Task directions: Beneath this instruction is a block of data; output from it exactly the lines that run from the one containing "return turned(joint, *outside, lip, *inside, axis)" through the one containing "CORNER_CONTRAST = 2.0", inclusive.

Data lines:
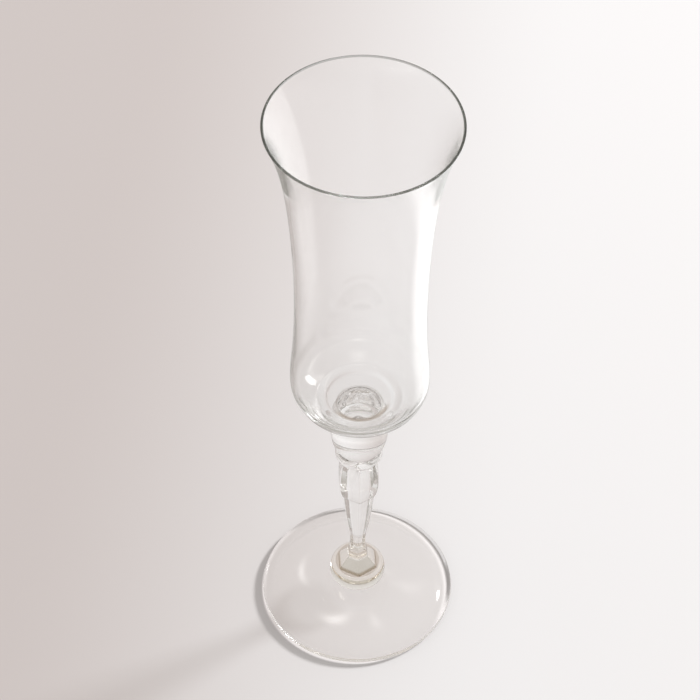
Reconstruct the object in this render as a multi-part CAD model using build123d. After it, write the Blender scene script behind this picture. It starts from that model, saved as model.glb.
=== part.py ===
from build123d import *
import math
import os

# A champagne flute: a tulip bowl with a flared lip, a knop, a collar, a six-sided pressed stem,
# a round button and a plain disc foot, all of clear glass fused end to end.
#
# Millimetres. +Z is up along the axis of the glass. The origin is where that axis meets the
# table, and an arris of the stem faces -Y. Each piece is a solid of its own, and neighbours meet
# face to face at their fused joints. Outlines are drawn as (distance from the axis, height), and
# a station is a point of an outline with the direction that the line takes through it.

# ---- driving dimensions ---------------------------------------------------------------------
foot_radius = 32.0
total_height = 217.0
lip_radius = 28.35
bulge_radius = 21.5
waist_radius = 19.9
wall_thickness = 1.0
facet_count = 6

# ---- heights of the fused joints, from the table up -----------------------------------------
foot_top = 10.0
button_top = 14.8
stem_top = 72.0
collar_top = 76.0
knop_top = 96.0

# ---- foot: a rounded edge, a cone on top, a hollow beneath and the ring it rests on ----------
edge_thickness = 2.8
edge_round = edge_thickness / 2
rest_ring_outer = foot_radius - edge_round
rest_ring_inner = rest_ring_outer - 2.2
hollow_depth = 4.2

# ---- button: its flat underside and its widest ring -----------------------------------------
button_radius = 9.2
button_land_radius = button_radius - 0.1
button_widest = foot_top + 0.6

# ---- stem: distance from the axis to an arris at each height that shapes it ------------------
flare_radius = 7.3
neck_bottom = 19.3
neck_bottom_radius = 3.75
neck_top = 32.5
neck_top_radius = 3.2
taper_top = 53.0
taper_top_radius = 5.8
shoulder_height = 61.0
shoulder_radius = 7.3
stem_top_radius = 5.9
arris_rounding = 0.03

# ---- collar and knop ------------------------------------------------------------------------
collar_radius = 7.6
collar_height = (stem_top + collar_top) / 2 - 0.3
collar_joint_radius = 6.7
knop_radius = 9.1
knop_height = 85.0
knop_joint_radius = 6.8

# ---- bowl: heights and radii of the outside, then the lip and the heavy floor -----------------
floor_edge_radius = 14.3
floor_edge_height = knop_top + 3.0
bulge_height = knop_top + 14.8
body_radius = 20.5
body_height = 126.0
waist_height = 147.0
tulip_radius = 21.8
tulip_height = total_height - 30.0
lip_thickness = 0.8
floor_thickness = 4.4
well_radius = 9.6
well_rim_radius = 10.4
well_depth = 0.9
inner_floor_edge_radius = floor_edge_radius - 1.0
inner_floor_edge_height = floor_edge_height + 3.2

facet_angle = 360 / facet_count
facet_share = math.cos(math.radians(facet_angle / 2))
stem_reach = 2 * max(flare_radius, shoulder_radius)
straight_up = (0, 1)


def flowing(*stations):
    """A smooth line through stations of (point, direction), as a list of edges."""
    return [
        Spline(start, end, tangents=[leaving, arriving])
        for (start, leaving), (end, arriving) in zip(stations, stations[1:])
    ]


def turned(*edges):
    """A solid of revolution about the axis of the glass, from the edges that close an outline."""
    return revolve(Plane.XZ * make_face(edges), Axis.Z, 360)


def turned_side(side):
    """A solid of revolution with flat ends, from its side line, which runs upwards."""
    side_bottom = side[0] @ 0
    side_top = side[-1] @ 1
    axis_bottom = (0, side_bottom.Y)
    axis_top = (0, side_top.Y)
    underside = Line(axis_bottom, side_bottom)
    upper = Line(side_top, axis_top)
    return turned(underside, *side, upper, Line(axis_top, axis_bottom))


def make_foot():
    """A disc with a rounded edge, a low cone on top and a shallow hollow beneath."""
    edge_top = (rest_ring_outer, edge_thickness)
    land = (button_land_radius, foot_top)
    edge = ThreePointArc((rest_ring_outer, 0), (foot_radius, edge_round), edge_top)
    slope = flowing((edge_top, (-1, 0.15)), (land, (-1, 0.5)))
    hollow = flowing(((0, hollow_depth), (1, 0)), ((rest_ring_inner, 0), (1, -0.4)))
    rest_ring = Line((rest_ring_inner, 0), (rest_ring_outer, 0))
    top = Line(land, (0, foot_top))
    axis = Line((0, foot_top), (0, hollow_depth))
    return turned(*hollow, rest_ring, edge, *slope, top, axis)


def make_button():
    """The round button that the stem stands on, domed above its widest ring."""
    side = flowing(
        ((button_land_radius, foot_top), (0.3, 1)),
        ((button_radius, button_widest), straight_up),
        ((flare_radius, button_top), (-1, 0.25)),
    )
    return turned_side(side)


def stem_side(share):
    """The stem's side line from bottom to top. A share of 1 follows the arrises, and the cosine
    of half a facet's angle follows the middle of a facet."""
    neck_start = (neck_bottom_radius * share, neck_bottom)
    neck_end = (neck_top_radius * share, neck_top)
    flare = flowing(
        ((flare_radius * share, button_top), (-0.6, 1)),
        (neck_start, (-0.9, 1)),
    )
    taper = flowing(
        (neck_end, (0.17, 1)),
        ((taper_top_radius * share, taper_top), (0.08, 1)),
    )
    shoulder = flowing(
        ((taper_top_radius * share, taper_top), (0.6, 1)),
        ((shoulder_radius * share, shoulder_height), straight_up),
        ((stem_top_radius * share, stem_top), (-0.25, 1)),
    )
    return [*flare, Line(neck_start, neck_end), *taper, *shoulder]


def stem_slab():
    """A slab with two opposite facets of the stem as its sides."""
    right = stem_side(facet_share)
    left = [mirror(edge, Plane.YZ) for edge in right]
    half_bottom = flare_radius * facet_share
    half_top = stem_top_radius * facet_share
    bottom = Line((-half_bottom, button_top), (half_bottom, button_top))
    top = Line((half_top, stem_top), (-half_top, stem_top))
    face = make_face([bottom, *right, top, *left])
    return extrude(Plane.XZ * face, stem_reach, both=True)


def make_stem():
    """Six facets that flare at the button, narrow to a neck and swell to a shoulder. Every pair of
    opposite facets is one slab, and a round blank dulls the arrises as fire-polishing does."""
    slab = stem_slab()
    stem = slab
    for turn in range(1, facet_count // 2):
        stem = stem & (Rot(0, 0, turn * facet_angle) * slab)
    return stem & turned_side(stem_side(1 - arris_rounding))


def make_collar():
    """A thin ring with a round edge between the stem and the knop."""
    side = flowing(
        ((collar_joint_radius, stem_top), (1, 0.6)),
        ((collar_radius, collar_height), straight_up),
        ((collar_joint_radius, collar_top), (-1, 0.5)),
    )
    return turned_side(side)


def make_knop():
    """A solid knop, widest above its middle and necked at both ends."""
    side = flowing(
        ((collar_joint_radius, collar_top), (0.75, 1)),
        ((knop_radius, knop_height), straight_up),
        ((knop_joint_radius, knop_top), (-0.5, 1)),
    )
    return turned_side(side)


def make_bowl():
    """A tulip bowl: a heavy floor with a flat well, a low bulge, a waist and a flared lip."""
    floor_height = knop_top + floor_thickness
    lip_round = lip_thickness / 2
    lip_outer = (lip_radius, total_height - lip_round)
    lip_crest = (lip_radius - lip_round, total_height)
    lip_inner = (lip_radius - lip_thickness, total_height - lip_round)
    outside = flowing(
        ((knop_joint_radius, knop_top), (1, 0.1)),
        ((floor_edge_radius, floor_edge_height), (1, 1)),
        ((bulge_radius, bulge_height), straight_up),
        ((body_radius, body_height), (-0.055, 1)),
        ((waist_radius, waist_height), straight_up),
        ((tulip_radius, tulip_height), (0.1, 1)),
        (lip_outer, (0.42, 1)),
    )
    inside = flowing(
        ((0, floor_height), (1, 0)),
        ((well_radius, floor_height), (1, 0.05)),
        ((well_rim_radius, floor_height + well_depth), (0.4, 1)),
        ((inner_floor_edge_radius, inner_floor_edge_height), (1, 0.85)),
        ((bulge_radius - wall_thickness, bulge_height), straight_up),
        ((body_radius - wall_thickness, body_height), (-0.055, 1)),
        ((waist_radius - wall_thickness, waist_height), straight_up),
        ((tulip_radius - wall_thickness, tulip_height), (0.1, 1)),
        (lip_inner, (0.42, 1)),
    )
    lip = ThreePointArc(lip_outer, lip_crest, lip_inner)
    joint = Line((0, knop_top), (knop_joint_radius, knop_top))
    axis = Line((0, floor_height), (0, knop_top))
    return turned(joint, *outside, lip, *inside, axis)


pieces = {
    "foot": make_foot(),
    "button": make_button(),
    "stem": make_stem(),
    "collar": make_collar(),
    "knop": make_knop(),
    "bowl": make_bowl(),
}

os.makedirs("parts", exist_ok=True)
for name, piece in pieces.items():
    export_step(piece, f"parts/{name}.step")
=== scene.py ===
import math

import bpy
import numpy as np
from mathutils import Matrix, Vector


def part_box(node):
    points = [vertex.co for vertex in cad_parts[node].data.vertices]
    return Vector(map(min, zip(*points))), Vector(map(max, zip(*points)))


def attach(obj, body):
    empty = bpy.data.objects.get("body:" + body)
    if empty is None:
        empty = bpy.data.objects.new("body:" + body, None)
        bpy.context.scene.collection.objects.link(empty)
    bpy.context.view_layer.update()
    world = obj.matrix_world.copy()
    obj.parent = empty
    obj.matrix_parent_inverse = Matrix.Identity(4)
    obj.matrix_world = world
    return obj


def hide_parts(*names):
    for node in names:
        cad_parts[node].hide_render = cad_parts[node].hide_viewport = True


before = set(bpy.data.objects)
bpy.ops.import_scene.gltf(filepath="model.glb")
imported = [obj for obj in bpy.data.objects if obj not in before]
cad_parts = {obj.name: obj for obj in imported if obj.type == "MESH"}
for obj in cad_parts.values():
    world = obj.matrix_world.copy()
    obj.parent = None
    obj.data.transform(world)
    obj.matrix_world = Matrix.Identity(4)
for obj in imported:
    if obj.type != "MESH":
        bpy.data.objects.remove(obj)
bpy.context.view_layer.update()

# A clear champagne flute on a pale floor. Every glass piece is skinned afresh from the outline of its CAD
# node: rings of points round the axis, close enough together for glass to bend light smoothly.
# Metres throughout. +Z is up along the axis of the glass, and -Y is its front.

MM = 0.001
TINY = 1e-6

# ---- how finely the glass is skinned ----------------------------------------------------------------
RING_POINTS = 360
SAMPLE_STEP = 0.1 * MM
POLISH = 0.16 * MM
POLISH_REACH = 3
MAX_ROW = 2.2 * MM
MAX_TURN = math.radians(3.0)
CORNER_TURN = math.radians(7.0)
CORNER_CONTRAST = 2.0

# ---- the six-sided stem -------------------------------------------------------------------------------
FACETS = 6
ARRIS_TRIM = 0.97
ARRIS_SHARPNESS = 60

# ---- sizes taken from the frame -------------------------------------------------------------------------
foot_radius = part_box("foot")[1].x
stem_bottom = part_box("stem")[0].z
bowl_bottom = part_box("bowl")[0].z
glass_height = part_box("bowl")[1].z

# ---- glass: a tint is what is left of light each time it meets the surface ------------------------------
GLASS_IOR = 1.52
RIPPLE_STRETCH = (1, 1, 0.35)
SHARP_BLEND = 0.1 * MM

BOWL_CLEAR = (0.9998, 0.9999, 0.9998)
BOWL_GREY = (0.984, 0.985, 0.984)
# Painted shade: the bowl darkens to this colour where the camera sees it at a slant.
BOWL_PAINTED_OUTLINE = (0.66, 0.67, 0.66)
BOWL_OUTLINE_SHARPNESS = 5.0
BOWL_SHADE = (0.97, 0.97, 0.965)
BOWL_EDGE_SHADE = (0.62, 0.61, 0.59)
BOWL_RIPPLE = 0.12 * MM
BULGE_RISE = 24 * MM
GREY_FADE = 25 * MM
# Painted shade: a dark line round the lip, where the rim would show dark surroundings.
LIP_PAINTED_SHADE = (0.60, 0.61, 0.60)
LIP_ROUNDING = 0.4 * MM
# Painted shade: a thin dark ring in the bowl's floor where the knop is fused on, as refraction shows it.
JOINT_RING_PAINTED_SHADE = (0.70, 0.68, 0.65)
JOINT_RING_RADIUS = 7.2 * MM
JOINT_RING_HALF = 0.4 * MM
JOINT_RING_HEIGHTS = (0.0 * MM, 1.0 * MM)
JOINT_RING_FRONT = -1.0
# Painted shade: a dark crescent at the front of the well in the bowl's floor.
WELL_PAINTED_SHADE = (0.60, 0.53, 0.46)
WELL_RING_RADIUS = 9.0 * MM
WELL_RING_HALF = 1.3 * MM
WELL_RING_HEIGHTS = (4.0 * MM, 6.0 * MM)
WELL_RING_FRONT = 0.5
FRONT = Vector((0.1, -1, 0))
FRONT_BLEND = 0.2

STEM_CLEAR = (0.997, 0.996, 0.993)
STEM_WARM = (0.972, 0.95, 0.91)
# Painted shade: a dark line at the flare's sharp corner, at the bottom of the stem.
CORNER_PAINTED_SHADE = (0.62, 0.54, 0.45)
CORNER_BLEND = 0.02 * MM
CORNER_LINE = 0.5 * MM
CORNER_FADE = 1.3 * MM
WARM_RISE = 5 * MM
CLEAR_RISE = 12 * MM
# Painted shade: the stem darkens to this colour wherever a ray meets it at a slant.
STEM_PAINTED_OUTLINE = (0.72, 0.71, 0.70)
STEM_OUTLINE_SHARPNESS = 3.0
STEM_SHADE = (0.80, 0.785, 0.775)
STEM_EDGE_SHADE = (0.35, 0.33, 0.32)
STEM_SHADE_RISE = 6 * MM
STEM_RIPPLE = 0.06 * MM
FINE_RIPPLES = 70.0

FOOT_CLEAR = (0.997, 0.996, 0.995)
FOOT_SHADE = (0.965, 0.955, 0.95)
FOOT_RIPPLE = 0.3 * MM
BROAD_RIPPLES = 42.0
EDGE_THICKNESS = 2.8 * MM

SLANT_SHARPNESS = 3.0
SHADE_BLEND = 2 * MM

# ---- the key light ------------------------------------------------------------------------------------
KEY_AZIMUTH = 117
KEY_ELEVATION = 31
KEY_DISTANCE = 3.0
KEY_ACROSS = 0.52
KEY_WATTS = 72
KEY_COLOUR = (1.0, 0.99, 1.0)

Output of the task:
    return turned(joint, *outside, lip, *inside, axis)


pieces = {
    "foot": make_foot(),
    "button": make_button(),
    "stem": make_stem(),
    "collar": make_collar(),
    "knop": make_knop(),
    "bowl": make_bowl(),
}

os.makedirs("parts", exist_ok=True)
for name, piece in pieces.items():
    export_step(piece, f"parts/{name}.step")
=== scene.py ===
import math

import bpy
import numpy as np
from mathutils import Matrix, Vector


def part_box(node):
    points = [vertex.co for vertex in cad_parts[node].data.vertices]
    return Vector(map(min, zip(*points))), Vector(map(max, zip(*points)))


def attach(obj, body):
    empty = bpy.data.objects.get("body:" + body)
    if empty is None:
        empty = bpy.data.objects.new("body:" + body, None)
        bpy.context.scene.collection.objects.link(empty)
    bpy.context.view_layer.update()
    world = obj.matrix_world.copy()
    obj.parent = empty
    obj.matrix_parent_inverse = Matrix.Identity(4)
    obj.matrix_world = world
    return obj


def hide_parts(*names):
    for node in names:
        cad_parts[node].hide_render = cad_parts[node].hide_viewport = True


before = set(bpy.data.objects)
bpy.ops.import_scene.gltf(filepath="model.glb")
imported = [obj for obj in bpy.data.objects if obj not in before]
cad_parts = {obj.name: obj for obj in imported if obj.type == "MESH"}
for obj in cad_parts.values():
    world = obj.matrix_world.copy()
    obj.parent = None
    obj.data.transform(world)
    obj.matrix_world = Matrix.Identity(4)
for obj in imported:
    if obj.type != "MESH":
        bpy.data.objects.remove(obj)
bpy.context.view_layer.update()

# A clear champagne flute on a pale floor. Every glass piece is skinned afresh from the outline of its CAD
# node: rings of points round the axis, close enough together for glass to bend light smoothly.
# Metres throughout. +Z is up along the axis of the glass, and -Y is its front.

MM = 0.001
TINY = 1e-6

# ---- how finely the glass is skinned ----------------------------------------------------------------
RING_POINTS = 360
SAMPLE_STEP = 0.1 * MM
POLISH = 0.16 * MM
POLISH_REACH = 3
MAX_ROW = 2.2 * MM
MAX_TURN = math.radians(3.0)
CORNER_TURN = math.radians(7.0)
CORNER_CONTRAST = 2.0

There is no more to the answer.